I am with Shirley on Pride and Prejudice. For the reasons Shirley mentions, and one perhaps not in line with what the OP was asking, but I will add it anyway.

I come into the living room one evening, my husband has tight grip of the remote control. He is reading the preview channel, and picks a movie. I am quite startled to discover he has chosen Pride and Prejudice, that is not the kind of movie he likes. He likes action flicks with lots of shooting and Kung Fu fighting. But it is the kind of movie I like, and he knows it, so he picked it for me. I think that is very sweet.

I am not surprised in 2 minutes he is snoring away. He snores throughout the entire movie. It doesn’t bother me, I am riveted. I had read the book, but still am on the edge of my seat waiting to see it all play out. ( I don’t know how to do the spoiler box, so I will be vague here) He wakes up just as the main characters discover their mistaken impressions. I tear up a bit at the emotions the characters feel.

I look over at my husband, hoping he doesn’t see me cry because I feel silly, and I see he is tearing up as well. He only saw those few minutes, had no idea what had taken place for the past 2 hours, but that one conversation really got to him. And he was making no effort to hide his tears.
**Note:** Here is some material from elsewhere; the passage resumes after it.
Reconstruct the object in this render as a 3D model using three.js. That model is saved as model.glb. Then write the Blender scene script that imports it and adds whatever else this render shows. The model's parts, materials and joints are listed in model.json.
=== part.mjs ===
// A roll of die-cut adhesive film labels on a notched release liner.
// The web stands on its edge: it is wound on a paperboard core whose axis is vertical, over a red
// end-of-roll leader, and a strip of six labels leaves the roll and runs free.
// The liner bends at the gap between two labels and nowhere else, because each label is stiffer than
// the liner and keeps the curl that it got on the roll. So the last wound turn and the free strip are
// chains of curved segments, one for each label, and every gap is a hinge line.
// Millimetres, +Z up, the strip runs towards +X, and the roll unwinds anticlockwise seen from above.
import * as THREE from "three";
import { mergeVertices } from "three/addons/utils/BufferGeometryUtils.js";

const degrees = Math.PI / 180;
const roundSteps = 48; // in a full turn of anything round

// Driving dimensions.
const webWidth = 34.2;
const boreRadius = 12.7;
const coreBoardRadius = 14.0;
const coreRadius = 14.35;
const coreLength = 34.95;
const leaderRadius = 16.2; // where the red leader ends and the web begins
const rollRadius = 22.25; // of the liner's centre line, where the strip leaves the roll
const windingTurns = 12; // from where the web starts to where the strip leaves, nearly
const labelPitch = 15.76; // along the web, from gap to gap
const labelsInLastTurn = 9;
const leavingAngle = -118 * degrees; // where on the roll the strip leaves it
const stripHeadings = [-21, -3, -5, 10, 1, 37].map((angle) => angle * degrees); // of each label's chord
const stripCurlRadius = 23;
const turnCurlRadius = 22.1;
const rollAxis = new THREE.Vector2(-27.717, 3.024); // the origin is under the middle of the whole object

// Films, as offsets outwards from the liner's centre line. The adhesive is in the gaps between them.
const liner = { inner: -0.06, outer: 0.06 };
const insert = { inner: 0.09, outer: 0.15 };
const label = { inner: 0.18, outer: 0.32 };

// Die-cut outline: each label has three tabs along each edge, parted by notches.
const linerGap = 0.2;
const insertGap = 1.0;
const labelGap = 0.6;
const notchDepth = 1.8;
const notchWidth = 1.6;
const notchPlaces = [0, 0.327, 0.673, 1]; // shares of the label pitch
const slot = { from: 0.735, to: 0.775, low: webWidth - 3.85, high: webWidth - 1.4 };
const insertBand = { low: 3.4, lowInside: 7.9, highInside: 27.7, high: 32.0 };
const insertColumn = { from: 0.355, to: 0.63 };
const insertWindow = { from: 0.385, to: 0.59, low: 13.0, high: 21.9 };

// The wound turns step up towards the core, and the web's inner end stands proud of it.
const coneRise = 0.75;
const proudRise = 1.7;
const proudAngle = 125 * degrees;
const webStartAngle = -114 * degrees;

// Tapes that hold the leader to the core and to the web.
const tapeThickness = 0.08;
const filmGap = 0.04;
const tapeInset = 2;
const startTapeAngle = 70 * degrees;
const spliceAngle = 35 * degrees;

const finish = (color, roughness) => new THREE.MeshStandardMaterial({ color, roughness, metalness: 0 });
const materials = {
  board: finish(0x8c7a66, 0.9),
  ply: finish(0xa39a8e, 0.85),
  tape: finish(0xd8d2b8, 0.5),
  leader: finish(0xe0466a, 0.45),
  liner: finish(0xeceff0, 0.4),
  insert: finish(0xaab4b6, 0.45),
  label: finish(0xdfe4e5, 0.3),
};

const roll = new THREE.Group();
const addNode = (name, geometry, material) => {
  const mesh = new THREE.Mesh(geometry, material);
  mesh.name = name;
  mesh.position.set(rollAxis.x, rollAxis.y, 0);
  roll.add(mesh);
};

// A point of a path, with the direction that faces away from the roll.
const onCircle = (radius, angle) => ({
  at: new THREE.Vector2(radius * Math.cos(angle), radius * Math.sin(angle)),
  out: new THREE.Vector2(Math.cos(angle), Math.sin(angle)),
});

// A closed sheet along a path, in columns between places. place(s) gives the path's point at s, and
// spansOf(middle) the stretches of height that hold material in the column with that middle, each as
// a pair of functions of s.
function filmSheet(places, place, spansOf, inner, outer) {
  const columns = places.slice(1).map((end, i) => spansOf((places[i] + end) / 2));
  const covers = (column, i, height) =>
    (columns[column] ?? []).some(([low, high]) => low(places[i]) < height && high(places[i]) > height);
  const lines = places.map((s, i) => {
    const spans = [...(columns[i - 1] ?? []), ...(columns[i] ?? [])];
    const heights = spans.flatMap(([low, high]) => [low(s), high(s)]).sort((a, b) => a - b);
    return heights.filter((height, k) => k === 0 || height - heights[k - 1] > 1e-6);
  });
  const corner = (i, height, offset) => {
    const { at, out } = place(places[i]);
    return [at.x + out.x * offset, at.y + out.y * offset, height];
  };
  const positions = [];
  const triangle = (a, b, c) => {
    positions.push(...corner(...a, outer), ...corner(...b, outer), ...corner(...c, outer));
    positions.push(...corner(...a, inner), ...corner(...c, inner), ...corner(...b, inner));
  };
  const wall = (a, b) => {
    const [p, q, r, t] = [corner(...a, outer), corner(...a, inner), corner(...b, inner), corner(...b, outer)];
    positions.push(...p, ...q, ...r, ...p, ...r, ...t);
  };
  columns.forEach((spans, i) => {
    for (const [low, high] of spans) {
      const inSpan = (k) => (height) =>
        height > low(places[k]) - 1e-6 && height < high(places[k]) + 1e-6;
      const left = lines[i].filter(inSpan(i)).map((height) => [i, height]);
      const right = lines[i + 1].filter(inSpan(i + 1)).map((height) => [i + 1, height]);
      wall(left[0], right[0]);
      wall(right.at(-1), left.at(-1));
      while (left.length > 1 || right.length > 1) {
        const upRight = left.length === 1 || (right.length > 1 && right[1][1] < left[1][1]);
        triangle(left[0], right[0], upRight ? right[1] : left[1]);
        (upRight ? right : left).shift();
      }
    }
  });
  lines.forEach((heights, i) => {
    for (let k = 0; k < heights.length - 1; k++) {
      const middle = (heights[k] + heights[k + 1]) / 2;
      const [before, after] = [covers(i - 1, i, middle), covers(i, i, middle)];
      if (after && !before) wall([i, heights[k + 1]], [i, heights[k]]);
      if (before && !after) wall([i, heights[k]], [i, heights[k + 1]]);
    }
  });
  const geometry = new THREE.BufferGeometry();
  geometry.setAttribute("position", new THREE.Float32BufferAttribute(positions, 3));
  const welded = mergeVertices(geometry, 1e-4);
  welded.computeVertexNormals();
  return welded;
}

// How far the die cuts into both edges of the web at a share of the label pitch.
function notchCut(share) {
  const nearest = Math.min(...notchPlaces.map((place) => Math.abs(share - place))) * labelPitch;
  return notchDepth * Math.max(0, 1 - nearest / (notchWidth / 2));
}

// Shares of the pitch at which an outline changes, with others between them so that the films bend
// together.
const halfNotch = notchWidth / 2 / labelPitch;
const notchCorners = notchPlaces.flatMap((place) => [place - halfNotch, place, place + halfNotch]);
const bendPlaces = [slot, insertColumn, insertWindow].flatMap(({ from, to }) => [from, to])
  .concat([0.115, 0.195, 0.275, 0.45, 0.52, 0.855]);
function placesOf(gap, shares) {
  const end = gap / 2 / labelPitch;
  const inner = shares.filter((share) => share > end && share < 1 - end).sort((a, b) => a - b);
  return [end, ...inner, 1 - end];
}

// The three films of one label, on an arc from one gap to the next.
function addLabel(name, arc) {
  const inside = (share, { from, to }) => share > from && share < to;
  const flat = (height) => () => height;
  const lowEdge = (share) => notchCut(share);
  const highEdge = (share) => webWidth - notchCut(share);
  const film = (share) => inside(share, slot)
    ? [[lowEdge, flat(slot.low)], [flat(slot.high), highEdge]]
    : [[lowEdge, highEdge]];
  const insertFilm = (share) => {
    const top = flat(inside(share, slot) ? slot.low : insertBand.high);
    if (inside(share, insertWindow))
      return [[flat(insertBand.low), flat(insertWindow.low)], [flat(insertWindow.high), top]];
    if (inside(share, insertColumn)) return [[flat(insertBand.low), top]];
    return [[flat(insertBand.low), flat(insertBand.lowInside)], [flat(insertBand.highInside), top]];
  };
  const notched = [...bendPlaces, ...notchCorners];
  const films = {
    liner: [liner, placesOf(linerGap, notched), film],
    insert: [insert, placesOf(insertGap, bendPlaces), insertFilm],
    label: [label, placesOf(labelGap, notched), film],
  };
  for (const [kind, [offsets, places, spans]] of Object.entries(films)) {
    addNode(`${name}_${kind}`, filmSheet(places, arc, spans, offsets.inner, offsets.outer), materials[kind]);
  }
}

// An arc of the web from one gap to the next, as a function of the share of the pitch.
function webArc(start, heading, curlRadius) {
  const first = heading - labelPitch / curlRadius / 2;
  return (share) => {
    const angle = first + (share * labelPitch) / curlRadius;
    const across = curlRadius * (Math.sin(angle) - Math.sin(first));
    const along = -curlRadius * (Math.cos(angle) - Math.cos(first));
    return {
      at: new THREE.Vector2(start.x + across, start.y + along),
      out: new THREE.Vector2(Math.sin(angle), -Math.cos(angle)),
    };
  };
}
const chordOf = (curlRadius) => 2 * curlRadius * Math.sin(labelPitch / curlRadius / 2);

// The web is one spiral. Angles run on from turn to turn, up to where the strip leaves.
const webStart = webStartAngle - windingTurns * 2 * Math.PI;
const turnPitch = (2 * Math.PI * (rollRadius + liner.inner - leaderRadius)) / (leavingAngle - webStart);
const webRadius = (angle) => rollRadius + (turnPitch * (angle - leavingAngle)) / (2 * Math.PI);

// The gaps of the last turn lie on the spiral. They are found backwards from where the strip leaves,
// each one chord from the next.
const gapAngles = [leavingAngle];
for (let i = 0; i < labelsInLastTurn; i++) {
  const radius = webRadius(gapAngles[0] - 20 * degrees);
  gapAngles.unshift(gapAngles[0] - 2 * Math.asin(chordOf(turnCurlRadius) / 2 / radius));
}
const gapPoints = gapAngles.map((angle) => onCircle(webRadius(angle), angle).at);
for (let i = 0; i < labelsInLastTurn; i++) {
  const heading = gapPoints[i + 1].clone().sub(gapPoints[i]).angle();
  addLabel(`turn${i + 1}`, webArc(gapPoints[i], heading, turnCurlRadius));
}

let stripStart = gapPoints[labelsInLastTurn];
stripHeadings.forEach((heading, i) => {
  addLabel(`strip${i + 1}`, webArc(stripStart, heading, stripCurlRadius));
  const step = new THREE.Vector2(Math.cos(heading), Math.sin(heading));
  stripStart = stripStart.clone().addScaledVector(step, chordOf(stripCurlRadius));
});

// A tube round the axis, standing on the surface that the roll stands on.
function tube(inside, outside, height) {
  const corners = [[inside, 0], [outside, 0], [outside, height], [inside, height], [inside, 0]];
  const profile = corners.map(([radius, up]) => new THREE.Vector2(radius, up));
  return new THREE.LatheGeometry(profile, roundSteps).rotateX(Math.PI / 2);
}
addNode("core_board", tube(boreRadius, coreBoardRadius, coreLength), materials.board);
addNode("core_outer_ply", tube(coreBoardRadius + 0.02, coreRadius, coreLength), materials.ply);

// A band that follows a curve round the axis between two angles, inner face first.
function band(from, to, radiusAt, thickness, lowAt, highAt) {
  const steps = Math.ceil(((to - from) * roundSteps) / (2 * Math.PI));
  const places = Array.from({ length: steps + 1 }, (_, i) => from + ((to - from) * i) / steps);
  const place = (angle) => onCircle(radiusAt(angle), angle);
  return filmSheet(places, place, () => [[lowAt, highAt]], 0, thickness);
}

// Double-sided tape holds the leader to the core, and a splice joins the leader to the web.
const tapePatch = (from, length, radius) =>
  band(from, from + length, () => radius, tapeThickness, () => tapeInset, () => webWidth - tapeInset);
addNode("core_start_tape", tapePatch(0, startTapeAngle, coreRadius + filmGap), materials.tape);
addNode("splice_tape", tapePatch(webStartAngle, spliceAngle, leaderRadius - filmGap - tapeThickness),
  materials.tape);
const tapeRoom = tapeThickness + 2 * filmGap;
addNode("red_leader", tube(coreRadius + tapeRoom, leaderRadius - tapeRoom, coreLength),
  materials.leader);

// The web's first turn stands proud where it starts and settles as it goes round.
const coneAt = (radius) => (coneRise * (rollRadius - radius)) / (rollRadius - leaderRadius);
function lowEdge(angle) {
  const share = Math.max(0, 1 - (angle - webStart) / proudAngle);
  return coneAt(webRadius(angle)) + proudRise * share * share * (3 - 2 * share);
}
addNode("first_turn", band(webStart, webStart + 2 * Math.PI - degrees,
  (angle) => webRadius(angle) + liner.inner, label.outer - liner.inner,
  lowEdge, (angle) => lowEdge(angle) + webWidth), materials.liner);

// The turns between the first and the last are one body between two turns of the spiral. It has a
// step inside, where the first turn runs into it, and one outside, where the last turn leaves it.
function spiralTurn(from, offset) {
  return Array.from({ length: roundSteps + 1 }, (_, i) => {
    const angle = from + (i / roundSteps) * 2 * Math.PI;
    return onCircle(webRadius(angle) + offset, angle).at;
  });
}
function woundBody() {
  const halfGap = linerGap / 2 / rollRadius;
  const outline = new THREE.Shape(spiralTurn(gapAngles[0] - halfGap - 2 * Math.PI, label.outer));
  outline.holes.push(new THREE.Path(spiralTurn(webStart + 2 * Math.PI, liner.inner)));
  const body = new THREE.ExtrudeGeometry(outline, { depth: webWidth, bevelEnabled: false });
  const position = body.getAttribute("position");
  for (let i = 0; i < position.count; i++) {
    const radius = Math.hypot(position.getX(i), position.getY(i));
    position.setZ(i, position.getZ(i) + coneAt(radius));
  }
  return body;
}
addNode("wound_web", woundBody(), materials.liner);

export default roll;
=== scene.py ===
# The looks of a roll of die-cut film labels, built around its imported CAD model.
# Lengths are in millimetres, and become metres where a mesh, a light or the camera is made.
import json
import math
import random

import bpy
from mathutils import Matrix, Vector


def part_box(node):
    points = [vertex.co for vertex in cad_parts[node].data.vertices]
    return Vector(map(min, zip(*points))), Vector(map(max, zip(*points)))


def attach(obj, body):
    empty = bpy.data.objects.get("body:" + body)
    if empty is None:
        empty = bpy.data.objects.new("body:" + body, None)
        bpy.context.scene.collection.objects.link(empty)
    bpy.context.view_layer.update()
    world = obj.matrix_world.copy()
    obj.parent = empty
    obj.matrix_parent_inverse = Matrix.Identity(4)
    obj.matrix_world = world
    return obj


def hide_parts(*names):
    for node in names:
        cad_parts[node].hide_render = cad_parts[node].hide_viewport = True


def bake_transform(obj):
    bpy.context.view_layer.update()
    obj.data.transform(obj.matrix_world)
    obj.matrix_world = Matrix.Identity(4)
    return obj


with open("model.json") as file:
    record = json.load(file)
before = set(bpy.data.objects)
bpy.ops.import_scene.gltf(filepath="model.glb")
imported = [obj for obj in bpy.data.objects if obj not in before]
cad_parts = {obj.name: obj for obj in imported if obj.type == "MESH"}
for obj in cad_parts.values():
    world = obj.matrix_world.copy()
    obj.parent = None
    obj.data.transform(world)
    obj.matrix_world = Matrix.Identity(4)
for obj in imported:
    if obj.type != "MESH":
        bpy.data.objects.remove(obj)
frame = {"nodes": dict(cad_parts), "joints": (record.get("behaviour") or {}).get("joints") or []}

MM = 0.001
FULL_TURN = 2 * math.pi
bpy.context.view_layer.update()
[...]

So in an odd way that movie changed me, I realized after 10 years of marriage, I still had many wonderful sides of my husband to discover.
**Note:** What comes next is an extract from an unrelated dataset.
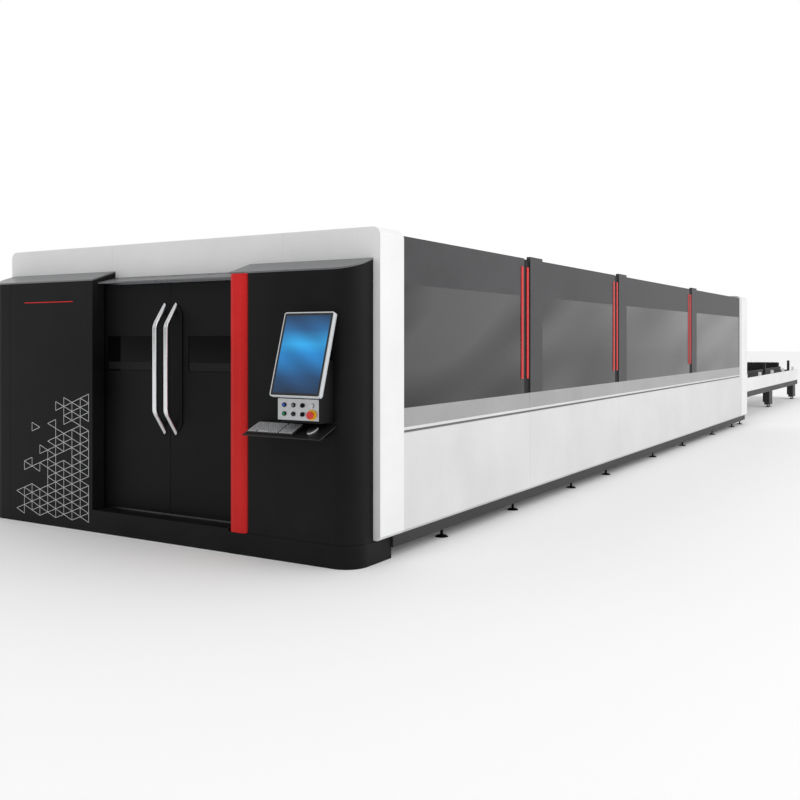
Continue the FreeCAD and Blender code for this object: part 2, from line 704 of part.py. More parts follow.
# ---------------------------------------------------------------- door leaves
def leaf(name, x0, x1, hole0, hole1, meeting, outward):
    """A sliding leaf with its window, handle, backing plate and two hangers."""
    front = f"{FACE} - leaf_front"
    back = f"{front} + leaf_thick"
    panel = span(x0, x1, front, back, "leaf_bottom", "leaf_top")
    hole = span(hole0, hole1, f"{front} - 1", f"{back} + 1", "window_bottom", "window_top")
    keep(name + "_window", span(hole0, hole1, f"{front} + 4", f"{front} + 4 + window_thick",
                                "window_bottom", "window_top"))
    far = f"{meeting} + {outward} * plate_wide"
    corners = [(meeting, "plate_bottom"), (far, "plate_bottom"),
               (far, "plate_bottom + plate_high"), (meeting, "plate_bottom + plate_high")]
    keep(name + "_handle_plate", prism("XZ", corners, f"{front} - plate_thick", "plate_thick",
                                       {1: "plate_round", 2: "plate_round"}))
    keep(name + "_handle", handle(f"{meeting} + {outward} * handle_side"))
    hangers = []
    for place_x in (f"{x0} + hanger_inset", f"{x1} - hanger_inset"):
        roller = rod(place_x, f"{LEAF_MIDDLE} - roller_wide", f"{TRACK_BOTTOM} + track_high / 2",
                     "track_high / 2 - track_wall - run_gap", "2 * roller_wide", BACKWARD)
        stem = span(f"{place_x} - hanger_half", f"{place_x} + hanger_half",
                    f"{LEAF_MIDDLE} - 4", f"{LEAF_MIDDLE} + 4",
                    "leaf_top", f"{TRACK_BOTTOM} + track_high / 2")
        hangers.append(fuse([roller, stem]))
    keep(name + "_door", [cut(panel, [hole])] + hangers)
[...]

Other movies that I felt different after seeing were The Deer Hunter, Deliverance, and Apocalypse Now.

And in a fun way, Breakfast at Tiffany’s. Having had a rather unpleasant childhood, I loved the idea that I could recreate myself. That movie gave me hope, and courage to become who I wanted to be, not who I was supposed to be.

Donnie Darko–it just got under my skin and stayed there.
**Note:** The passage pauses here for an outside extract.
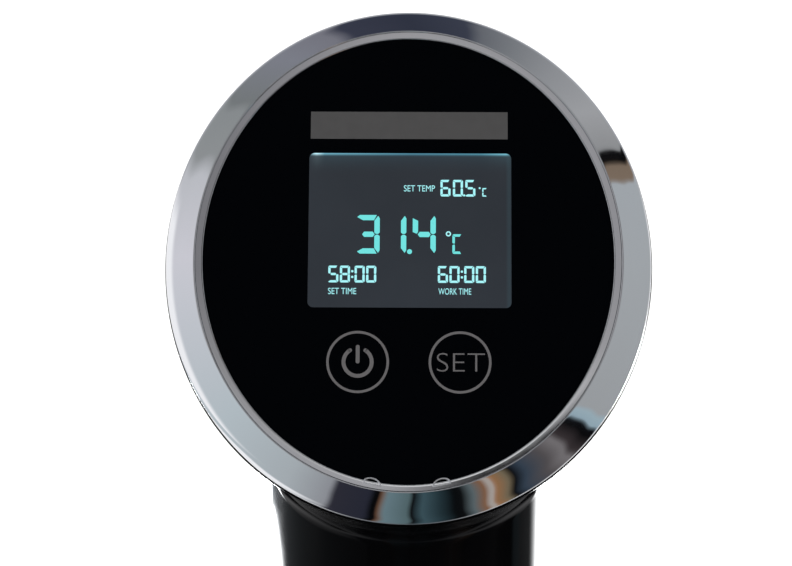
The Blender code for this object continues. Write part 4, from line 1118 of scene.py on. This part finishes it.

Master and Commander–I was already obsessed with tall ships and the Royal Navy, but this one really did me in. I’ve watched it eight times so far. Got the poster, the soundtrack, other souvenirs, the special edition DVD, been on the ship twice so far and met the guy who played the master at arms.

Eternal Sunshine…: reminded me of how hard we fight to hold on to memories and love no matter what.

Ed Wood: You gotta admire a person for making such efforts, despite the results.

American Beauty: At first I thought the whole thing was just nihilistic, but then realized that this was the point–these people were leading joyless lives, and they had a choice.

Imitation of Life: seeing someone else be the brunt of racial prejudice, and the inevitable and terrible regret the comes with denying your own culture and heritage. It helped me learn not to be ashamed of myself and my family, and to celebrate our Cherokee heritage.

Jerry Maguire. In a very literal way. I was dating a very sweet and wonderful man who was really enamored of my young son (**not **in an icky way), and really liked me a whole lot, but he didn’t love me. We had broken up and gotten back together again several times. Once while we were broken up, I rented and watched this. As soon as the movie ended, he rang my doorbell, and I knew we were going to get back together. I opened the door and literally pressed a finger to his lips. “Wait. I want you to watch something with me first.” And we watched the whole thing. When it was over, tears were streaming down both our faces. He sighed. “Yeah,” he said, and left. For the last time.

Can I say we never would have broken up without that silly movie? No. Maybe we would have. Or maybe we’d still be together in a loveless marriage, trying desperately to make the best of things. As it is, I moved on and found a wonderful husband and father for my son, and last I knew he was dating a wonderful woman.

There’s lots of other movies that have touched me deeply, but that’s the only one I can think of that literally changed the course of my life. (And my son’s, and my husband’s and the ex’s, and his girlfriend’s…)

Trainspotting
Resevoir Dogs
Mad Max and Road Warrior
Rude Boy
Star Wars Trilogy
Cowboy Bebop:The Move/Knockin’ on Heaven’s Door
Payback
High Fidelity
Grosse Pointe Blank

Citizen Kane. My dad brought me to see it at the theater where I now attend college. I was 13 years old and it completely changed the way I saw movies. It made me want to be a filmmaker (which I still want to be) and made me the film buff I am today.